Lee was bemused, but couldn't help but smile. She was sharp. It would suit her well in her work. He supposed that miners all looked the same to outsiders: grubby and fatigued. He was neither. "No, I'm not. I'll be - I guess, I am - the station's medic."
"Well, if the base is as safe as that transport, I'm going to bet we'll be glad to have you," Rina replied with a dry smile.
Again, he couldn't help but smile back. Orientation hadn't even started and he had already made a friend, albeit a very investigative one. He wanted to shoot a question back at her, but didn't get the chance. More people left the transport and jostled between himself and Rina, and before he could return to her side, the ramp clamped itself shut like a metal jaw gnashing its teeth, and the suits on the dais began their speeches.
A handsome man with streaks of grey on his temples stepped up first, shuffling his feet and clearing his throat like he was one of the people gathered before him, in a way that only a practiced professional can do so. It worked. Heads turned and the crowd, like a human spotlight, diverted its collective attention to the speaker. "Welcome, everyone, to Proceus Base. My name's Emil Cameron, and I'm the head of operations here. You are the first employees of Frontier Mining to begin our work in this newly-discovered section of the great frontier, and I'm proud to have every single one of you..."
Lee drifted off and noticed large windows on the wall beside him, opening up to a view of the vast openness of space. He realized that they were in an asteroid field. The distant light of stars flecked the blackness, occluded only by the silhouettes of asteroids turning and drifting across the dark. Past the asteroids was a thick stream of stars - an arm of the Milky Way - flecked with red and purple nebulae. Through another window, he could see the silent glare of the nearest system's star, mitigated only by the polarized nano-glass.
The silent view was soothing. It stood in stark contrast to the soulless meld of metal and rock that surrounded them. Yet Lee knew that working in a mine separated from space only by the very rock they were carving out would be far from idyllic and safe. But ultimately, he was on the base because he needed the work, and Frontier Mining had provided it, and with a fairly large paycheck to boot, so safety had to take a backseat. Evidently, experienced paramedics who were willing to work in such dangerous environments were a rarity among the systems. To the company, he was pure gold.

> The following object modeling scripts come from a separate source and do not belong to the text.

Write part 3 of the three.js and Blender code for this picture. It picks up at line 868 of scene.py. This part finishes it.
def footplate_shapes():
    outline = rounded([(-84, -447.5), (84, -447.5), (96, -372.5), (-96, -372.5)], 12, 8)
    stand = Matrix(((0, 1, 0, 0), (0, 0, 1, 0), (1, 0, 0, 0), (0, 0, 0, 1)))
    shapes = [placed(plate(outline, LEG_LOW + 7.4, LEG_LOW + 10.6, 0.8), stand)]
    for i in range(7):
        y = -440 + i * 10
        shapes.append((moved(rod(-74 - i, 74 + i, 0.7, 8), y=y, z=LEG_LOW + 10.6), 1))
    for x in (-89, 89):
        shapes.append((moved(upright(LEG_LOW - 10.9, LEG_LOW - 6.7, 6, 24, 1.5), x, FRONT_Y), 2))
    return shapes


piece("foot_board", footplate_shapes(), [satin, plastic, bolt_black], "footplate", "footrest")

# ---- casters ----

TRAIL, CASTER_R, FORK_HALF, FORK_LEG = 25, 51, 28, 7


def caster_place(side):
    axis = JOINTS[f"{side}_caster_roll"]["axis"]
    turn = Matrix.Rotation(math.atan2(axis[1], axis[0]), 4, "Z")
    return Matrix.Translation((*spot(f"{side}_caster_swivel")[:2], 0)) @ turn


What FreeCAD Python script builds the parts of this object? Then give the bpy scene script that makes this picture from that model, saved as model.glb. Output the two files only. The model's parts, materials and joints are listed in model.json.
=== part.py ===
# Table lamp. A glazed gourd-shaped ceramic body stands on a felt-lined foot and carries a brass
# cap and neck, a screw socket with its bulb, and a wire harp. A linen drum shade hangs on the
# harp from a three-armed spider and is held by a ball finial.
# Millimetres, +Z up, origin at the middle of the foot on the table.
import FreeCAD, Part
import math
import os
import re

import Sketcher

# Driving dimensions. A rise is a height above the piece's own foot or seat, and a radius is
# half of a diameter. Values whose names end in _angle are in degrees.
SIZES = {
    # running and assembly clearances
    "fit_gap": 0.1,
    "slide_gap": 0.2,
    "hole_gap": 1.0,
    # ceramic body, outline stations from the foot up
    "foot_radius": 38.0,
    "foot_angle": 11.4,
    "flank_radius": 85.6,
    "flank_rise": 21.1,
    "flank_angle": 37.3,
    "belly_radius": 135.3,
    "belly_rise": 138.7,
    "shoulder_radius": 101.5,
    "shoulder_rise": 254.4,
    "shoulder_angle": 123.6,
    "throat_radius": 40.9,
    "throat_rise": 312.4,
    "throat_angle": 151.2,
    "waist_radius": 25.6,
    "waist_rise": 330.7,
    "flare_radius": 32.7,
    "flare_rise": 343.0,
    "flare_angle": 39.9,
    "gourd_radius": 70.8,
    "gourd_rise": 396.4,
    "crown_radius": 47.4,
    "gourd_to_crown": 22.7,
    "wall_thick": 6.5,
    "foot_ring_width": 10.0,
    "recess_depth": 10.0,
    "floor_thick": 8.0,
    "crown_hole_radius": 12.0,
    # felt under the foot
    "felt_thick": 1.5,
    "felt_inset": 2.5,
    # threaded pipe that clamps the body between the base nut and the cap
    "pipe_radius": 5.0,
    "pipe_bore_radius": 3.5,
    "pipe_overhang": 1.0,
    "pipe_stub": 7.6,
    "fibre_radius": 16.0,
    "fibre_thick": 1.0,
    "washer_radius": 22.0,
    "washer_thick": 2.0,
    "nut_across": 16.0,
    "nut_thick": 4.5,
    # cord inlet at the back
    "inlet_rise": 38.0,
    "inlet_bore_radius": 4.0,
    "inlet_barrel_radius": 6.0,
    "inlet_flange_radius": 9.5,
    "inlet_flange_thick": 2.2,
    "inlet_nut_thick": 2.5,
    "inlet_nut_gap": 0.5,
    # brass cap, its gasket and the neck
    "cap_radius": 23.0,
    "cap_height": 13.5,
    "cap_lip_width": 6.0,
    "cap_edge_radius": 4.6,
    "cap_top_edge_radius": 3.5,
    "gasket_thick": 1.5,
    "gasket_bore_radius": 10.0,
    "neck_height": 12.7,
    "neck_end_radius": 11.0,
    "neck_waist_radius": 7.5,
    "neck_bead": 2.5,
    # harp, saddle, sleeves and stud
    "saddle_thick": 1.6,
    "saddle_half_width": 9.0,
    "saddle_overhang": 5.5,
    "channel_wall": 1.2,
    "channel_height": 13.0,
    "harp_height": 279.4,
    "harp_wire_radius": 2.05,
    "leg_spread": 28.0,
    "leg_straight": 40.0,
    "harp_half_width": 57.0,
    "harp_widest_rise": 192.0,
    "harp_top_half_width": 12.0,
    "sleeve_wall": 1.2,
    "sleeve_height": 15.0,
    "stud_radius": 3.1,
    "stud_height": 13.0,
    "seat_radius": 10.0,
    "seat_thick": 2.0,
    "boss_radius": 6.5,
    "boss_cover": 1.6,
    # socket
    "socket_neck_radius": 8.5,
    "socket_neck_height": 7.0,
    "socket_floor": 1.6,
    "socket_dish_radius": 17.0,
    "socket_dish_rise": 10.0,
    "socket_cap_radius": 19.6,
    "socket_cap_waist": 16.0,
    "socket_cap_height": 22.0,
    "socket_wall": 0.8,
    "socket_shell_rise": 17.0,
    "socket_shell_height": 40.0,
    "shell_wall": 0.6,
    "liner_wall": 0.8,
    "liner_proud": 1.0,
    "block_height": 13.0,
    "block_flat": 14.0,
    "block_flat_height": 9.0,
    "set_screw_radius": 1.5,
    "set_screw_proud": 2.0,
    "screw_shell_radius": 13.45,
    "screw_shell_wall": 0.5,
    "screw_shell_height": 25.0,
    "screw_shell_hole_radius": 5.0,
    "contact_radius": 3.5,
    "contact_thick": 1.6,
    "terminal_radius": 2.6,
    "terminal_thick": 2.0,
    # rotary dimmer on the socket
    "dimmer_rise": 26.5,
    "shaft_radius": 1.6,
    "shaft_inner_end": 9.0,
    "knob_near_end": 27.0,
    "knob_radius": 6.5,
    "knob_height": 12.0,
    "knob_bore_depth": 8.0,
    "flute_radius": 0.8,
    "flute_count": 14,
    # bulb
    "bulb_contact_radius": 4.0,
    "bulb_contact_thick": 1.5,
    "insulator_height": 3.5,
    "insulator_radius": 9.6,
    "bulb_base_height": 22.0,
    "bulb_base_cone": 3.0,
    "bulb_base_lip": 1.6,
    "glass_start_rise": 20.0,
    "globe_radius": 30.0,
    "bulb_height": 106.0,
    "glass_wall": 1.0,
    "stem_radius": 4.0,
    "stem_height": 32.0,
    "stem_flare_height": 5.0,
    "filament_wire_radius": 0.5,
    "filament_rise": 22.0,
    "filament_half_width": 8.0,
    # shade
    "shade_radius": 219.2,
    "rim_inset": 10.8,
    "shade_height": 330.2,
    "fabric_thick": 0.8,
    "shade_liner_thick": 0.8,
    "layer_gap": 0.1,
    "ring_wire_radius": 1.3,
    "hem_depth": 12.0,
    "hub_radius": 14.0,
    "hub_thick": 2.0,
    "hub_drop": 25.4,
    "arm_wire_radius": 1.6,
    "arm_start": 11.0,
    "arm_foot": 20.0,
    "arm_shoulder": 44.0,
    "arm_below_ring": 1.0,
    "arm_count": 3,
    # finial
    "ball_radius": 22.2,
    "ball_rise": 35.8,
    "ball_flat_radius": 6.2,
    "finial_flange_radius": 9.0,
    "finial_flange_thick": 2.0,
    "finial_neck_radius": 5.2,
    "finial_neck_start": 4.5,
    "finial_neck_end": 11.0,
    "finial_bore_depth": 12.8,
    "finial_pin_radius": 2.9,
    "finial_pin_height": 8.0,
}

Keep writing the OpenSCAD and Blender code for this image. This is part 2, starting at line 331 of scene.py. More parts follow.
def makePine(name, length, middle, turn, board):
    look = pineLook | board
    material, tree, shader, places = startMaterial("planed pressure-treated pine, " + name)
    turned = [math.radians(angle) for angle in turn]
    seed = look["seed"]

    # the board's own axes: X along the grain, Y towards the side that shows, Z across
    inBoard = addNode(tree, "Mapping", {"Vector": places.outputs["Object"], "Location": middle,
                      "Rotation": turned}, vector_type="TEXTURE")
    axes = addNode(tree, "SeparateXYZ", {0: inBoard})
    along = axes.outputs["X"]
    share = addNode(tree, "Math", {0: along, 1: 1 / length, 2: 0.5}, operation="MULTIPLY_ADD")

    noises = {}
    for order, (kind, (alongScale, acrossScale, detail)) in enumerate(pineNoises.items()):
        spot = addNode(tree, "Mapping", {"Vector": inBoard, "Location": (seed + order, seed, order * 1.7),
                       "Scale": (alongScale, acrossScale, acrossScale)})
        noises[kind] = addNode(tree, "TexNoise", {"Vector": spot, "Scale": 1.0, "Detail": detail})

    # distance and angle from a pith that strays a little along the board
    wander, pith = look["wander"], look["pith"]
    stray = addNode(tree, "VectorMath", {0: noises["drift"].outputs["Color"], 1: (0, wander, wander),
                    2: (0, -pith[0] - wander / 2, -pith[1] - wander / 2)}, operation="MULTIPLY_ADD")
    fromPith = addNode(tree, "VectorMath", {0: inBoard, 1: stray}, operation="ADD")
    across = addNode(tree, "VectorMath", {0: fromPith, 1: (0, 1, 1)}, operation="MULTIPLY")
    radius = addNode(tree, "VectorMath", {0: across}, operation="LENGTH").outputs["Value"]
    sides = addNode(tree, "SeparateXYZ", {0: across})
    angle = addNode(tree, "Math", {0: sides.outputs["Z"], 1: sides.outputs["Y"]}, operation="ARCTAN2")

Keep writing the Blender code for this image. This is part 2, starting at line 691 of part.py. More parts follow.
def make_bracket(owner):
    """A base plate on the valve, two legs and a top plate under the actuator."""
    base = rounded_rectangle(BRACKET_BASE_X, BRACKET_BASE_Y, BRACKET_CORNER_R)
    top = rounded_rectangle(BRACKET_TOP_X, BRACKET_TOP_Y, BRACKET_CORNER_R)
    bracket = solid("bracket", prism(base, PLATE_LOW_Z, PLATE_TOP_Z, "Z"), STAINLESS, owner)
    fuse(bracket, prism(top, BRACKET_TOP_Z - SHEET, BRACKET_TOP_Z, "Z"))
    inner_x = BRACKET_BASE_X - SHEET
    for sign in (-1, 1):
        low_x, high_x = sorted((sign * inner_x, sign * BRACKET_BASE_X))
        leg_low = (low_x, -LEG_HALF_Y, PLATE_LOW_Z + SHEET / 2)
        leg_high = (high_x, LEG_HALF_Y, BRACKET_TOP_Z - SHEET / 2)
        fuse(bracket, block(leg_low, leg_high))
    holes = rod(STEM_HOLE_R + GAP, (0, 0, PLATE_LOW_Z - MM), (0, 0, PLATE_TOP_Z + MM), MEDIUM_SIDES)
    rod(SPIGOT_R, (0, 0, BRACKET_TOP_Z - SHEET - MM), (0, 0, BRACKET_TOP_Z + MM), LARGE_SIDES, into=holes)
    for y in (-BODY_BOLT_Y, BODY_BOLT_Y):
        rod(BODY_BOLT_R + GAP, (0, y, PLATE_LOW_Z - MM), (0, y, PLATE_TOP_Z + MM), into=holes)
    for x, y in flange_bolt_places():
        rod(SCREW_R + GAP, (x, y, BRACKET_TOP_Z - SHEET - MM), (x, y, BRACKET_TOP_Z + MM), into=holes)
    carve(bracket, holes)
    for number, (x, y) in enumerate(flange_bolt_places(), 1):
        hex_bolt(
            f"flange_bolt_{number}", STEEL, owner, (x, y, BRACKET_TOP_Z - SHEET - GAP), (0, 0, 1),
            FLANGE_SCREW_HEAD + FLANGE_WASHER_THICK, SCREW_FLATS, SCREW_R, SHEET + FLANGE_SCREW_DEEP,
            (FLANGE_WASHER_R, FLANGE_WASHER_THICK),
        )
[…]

Looking around curiously, he noticed several distinctly statue-like people standing around the edges of the room. They wore caps and multi-pocketed vests over jackets, all in the same dark blue shade. And they all had guns. Despite this, nobody else seemed to pay them much notice, likely owing to the lighting and the charismatic speaker.
There was something the workers weren't being told. Rina's remark about the base's safety echoed back to him. If the company felt the need to heavily arm its security on a desolate asteroid, then it concerned him. He was, after all, partially responsible for the well-being of everyone on the base.
Cameron finished off his speech, rousing a smattering of applause that seemed to resonate in the cavernous room, giving everyone gathered there the illusion that there was a general feeling of greater enthusiasm.